The real test is simple. Which campaigns generate leads that progress? Which keywords, audiences, and creatives produce opportunities that sales actually wants? Where does lead quality break down? If you cannot answer those questions, you are not managing performance. You are managing platform activity.
For many businesses, especially in longer-cycle B2B environments, the best optimization signal is not the lead form submission. It is the qualified lead, sales meeting held, proposal issued, or revenue won. That requires tighter alignment between marketing data and sales outcomes.
This is where founder-led strategy matters. Junior account management often stops at platform metrics because that is what the dashboard gives them. Commercial leadership asks what the business gets back.
When to simplify your Google Meta X advertising strategy
More channels do not always mean more growth. Sometimes the smartest move is to cut the mix down and fix the core.

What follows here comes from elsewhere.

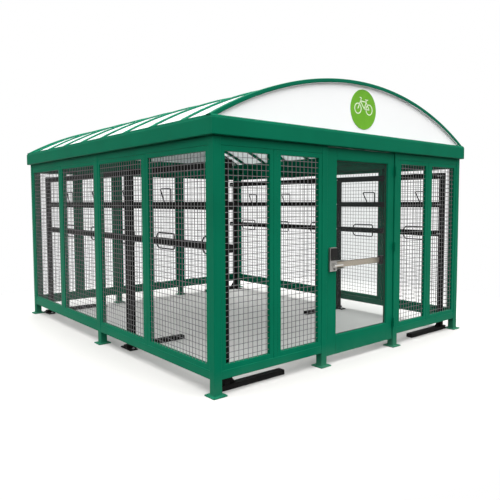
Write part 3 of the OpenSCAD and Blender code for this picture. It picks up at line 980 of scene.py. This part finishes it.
def block(mesh, low, high, radius, steps=3):
    """Box with every edge and corner rounded."""
    made = bmesh.ops.create_cube(mesh, size=1.0)
    for vertex in made["verts"]:
        vertex.co = Vector(low[i] + (vertex.co[i] + 0.5) * (high[i] - low[i]) for i in range(3))
    edges = list(dict.fromkeys(edge for vertex in made["verts"] for edge in vertex.link_edges))
    bmesh.ops.bevel(mesh, geom=edges, offset=radius, segments=steps, profile=0.5, affect="EDGES")


plate_low, plate_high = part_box("lock_plate")
lever_low, lever_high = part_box("lever_handle")
reader_low, reader_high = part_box("key_reader")
lever_joint = next(j for j in frame["joints"] if j["name"] == "lever_turn")
lever_x, _, lever_z = lever_joint["pos_m"]
rose_t = 0.006
lock_face = plate_low.y + rose_t
plate_foot = plate_low.z + 0.012
shaft_r = 0.008


def on_lock(x, z, out):
    """Place in front of the lock plate, about the lever's axis."""
    return Vector((lever_x + x, lock_face - out, lever_z + z))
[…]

If Google is driving high-intent traffic but conversion rates are weak, solve the landing page and sales response first. If Meta is generating volume but poor qualification, narrow the message and audience before scaling. If X has no clear role, remove it and reallocate budget.
A lot of wasted spend comes from trying to optimize complexity before proving fundamentals. You do not need a bigger machine. You need a cleaner one.
For companies in Malaysia selling industrial products or services into serious buying environments, this is especially relevant. The market often rewards specificity, credibility, and speed of follow-up more than flashy creative or broad awareness campaigns. Buyers want confidence that you understand the application, the operational risk, and the commercial stakes.
A good agency will tell you where each platform fits. A better growth partner will also tell you where it does not.
The right strategy is not the one with the most moving parts. It is the one that turns demand into qualified conversations and qualified conversations into revenue. That is the standard worth holding your ad spend against.